More "evolution mantra".

The gene for sickle-cell anemia has built up to high levels in certain African populations, not because it is “beneficial” in some abstract sense, but simply because the death rate from anemia in those areas is less than the death rate from malaria.
Once again, this is NOT how chemicals can turn into a human.
 

Stuu

New member
Well I did ask your opinion, and you did give an opinion in response. Does AiG speak for you on all such matters?

As an aside, I am amused that you appear to have quote-mined creationist literature. That's usually what creationists do to real science literature!

The first point I made in #206 was about probability: the probability of a large mutation being beneficial is very low, but the smaller the mutation the closer to 50% chance it has of being beneficial. Do you/does AiG have an opinion about that?

Stuart
 

Stuu

New member
We can SEE this genetic potential in all sorts of plant and animal breeding. This can be seen today.
So you observe variation in dog breeds, for example. Either the variation results from recombination of alleles through sexual reproduction and mutation, and the breeders choose the puppies that are the most like the dogs they want, and they use those to breed the next generation, or else all of the breeds of dogs are already hidden in every dog, or some earlier dog, and they do...er what?

If that second one was true, and you knew how it worked, you could have saved dog breeders a great deal of work over the past 15,000 years. What would you tell a dog breeder who thinks he has been choosing from random variations all this time? Do you know a better way to expose the hidden variations? Do you believe that there is a limited number of dog breeds possible because they all exist already, but are somehow hidden? Is this knowledge you have actually useful for anything?

One thing that cannot be seen or tested is a "single common ancestor" of all living things.
Can I ask how you know this can't be tested?

Evolutionists just need to stop pushing mutations as improvement. Mutations are damage; plain and simple.
Off the top of your head, can you give an example of a damaging mutation?

Evolutionists often use man-made, intentional changes (intelligent design) as if this somehow proves that random errors can have total creative power to turn chemicals into men (and women).
The chicken teeth thing is not about everything you list, it is specifically about the presence of suppressed genes that can be reactivated to make a feature that birds don't normally have.

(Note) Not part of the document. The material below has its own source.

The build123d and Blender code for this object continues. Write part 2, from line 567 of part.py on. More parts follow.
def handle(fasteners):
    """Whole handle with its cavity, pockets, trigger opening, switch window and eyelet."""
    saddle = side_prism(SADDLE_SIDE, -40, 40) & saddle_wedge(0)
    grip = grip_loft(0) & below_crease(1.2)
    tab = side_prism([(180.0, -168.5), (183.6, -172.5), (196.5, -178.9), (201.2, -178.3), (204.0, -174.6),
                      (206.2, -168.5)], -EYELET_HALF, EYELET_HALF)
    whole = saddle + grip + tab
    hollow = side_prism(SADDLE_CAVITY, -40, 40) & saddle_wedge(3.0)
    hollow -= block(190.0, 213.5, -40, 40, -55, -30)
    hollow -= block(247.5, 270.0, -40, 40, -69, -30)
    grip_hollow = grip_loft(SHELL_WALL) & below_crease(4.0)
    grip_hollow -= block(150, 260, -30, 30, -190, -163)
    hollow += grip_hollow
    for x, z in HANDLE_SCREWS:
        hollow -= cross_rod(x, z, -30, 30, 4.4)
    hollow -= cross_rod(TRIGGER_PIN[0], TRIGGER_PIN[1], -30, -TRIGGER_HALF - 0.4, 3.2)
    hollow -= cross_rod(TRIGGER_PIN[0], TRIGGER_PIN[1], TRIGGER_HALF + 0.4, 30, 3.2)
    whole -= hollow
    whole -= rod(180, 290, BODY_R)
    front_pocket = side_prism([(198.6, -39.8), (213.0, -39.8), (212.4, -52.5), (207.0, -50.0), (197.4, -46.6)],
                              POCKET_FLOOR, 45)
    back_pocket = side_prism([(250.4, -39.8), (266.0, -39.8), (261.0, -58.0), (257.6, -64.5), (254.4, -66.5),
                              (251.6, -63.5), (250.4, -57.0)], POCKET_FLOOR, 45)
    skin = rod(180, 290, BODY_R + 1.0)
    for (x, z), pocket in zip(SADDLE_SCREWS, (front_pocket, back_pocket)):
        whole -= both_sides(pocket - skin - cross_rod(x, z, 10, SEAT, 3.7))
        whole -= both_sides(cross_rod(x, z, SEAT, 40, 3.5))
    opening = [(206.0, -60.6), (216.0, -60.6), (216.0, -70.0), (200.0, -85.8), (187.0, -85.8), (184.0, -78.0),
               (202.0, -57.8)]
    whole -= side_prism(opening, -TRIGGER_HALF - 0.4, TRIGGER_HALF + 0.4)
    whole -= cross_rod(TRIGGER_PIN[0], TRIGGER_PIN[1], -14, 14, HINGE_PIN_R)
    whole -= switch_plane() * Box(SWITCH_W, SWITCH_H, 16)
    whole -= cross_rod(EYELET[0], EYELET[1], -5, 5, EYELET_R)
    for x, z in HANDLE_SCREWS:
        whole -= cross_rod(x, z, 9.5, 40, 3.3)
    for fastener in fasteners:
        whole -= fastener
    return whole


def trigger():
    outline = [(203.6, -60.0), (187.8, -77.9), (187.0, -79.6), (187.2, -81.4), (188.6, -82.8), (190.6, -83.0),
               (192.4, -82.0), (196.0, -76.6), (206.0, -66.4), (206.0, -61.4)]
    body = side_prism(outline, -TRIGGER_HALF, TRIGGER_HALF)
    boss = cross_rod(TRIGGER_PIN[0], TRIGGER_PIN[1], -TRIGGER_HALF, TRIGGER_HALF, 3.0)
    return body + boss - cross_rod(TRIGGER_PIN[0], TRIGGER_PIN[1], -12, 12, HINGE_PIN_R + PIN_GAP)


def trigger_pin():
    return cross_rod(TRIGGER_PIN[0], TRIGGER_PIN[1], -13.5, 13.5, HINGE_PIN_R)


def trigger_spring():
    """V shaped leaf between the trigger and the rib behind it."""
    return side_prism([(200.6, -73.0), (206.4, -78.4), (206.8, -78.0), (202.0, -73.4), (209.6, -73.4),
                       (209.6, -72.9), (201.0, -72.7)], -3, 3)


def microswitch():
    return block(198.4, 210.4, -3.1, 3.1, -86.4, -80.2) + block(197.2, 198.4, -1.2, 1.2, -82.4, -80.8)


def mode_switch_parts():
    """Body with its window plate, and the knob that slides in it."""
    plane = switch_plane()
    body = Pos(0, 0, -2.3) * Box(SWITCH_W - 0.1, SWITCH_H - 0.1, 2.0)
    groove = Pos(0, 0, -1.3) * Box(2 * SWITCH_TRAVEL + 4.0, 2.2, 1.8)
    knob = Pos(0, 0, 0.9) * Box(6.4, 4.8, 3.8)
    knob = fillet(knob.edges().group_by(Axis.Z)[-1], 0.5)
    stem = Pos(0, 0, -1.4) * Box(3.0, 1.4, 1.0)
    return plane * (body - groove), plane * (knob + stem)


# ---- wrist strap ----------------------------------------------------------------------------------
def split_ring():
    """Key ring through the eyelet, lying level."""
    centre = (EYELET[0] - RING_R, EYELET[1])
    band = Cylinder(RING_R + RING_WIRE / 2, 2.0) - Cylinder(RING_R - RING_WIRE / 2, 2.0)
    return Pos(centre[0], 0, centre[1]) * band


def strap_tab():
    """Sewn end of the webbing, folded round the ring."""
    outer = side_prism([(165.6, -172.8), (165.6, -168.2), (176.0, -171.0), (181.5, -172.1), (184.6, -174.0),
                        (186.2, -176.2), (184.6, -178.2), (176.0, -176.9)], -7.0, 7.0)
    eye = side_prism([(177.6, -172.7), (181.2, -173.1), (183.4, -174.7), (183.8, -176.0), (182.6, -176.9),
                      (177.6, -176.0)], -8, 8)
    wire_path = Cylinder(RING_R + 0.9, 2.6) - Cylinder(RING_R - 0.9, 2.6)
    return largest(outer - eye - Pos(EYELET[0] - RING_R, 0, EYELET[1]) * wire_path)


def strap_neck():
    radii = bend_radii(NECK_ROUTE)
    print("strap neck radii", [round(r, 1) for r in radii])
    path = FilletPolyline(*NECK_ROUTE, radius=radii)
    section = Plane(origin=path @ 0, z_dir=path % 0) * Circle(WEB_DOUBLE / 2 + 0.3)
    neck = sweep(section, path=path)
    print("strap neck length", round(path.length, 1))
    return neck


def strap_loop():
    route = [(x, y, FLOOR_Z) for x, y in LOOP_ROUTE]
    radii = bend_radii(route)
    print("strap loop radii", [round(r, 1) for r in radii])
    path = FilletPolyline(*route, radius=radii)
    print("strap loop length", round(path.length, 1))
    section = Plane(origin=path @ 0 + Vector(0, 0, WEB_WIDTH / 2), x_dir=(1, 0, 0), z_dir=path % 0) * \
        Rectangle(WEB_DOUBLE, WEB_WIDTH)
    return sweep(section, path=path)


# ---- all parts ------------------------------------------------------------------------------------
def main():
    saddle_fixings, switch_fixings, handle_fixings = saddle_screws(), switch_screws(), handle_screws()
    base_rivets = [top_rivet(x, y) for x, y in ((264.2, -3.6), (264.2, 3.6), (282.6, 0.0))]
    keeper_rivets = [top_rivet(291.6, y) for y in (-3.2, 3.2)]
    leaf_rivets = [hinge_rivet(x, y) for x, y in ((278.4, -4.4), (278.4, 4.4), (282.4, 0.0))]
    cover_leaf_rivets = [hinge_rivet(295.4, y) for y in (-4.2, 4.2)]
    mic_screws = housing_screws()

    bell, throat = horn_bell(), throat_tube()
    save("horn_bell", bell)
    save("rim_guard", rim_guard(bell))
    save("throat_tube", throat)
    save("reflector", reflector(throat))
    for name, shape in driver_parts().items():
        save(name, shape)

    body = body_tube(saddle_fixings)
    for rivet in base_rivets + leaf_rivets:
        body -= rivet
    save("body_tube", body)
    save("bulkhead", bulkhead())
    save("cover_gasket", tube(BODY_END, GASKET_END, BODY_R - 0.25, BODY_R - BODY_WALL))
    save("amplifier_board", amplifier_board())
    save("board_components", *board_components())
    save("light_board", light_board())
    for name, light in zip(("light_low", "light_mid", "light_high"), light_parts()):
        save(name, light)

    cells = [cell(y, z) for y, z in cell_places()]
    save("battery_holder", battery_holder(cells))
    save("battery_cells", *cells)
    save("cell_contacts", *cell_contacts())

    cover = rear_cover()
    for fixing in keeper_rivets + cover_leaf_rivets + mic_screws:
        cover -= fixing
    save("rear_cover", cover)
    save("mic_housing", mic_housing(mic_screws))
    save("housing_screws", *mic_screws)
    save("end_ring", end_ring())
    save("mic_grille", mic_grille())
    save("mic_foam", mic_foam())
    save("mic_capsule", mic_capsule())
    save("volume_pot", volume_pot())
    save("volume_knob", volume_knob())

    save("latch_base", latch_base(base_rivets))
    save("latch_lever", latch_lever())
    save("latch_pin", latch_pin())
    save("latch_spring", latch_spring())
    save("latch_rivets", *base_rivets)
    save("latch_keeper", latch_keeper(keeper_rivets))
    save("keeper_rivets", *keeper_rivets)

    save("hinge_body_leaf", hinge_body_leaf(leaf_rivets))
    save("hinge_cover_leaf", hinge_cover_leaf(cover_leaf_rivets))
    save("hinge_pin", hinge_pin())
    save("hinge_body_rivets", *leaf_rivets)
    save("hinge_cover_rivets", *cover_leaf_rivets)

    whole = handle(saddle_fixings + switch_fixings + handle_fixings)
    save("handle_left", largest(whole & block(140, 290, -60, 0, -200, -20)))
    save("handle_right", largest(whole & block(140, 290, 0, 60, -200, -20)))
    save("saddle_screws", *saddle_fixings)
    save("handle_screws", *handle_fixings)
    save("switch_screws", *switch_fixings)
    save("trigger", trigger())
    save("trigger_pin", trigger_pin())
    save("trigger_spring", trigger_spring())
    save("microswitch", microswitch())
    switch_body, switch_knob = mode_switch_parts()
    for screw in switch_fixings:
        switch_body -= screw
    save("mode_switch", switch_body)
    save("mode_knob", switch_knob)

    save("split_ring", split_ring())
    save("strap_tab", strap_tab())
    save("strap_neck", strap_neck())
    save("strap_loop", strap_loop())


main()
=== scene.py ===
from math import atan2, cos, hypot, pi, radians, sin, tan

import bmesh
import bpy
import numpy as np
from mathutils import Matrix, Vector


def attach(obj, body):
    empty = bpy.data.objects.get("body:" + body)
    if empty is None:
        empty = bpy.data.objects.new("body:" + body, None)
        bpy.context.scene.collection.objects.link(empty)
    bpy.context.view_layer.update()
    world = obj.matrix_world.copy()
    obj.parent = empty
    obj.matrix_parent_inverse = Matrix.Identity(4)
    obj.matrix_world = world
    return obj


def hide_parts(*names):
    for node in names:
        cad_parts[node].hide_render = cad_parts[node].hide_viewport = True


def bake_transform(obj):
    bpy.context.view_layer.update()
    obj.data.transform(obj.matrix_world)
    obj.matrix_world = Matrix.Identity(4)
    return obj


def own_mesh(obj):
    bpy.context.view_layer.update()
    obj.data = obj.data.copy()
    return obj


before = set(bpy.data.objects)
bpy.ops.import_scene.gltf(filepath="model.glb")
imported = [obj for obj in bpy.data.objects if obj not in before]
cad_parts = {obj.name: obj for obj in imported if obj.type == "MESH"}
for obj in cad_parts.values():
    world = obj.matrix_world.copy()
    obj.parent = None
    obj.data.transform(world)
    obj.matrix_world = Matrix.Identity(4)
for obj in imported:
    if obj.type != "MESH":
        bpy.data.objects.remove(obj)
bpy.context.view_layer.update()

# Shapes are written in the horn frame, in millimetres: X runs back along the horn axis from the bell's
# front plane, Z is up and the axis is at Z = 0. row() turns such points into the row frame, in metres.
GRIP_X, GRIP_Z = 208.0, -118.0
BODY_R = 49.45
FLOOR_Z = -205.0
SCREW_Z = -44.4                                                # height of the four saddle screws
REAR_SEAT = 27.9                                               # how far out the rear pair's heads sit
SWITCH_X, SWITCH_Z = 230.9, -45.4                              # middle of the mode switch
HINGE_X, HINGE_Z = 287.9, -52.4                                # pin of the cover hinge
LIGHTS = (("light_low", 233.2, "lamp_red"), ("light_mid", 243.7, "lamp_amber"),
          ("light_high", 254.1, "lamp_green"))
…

This is not an example of Intelligent Design, because that is a claim about irreducible complexity, which is very specifically to do with adaptive features not having precursors, a claim that has been proved wrong for every example I've heard of.

In another thread, we established that there is no scientific theory of chemicals becoming a living cell, not because it's impossible in principles of biochemistry, but because of a lack of evidence from the specific event.

You appear to be criticising the aspect of this which requires intelligent intervention by scientists. That's very much like the intelligent intervention that would seem to be needed in the creationist model of variation within kinds. How are preloaded genes turned off and on?

The "why" of the cause of the change is not known and is irrelevant to the fact that the information is already there in the genes.
You will appreciate that without an answer to the question of how, the idea that a 'kind' already contains it's variation 'in the genes' loses out to evolution by natural selection of variation caused by mutation. That is a complete explanation. It is contradicted by no evidence. And there seems to be no room in the bacterial genome for extra, unused information kept in case the environment changes.

I have another related question for you: if the purpose of the stored variation within a kind is to help its survival in a changing environment and it was put there by an all-knowing intelligence, why then have over 99.9% of all species that ever lived gone extinct?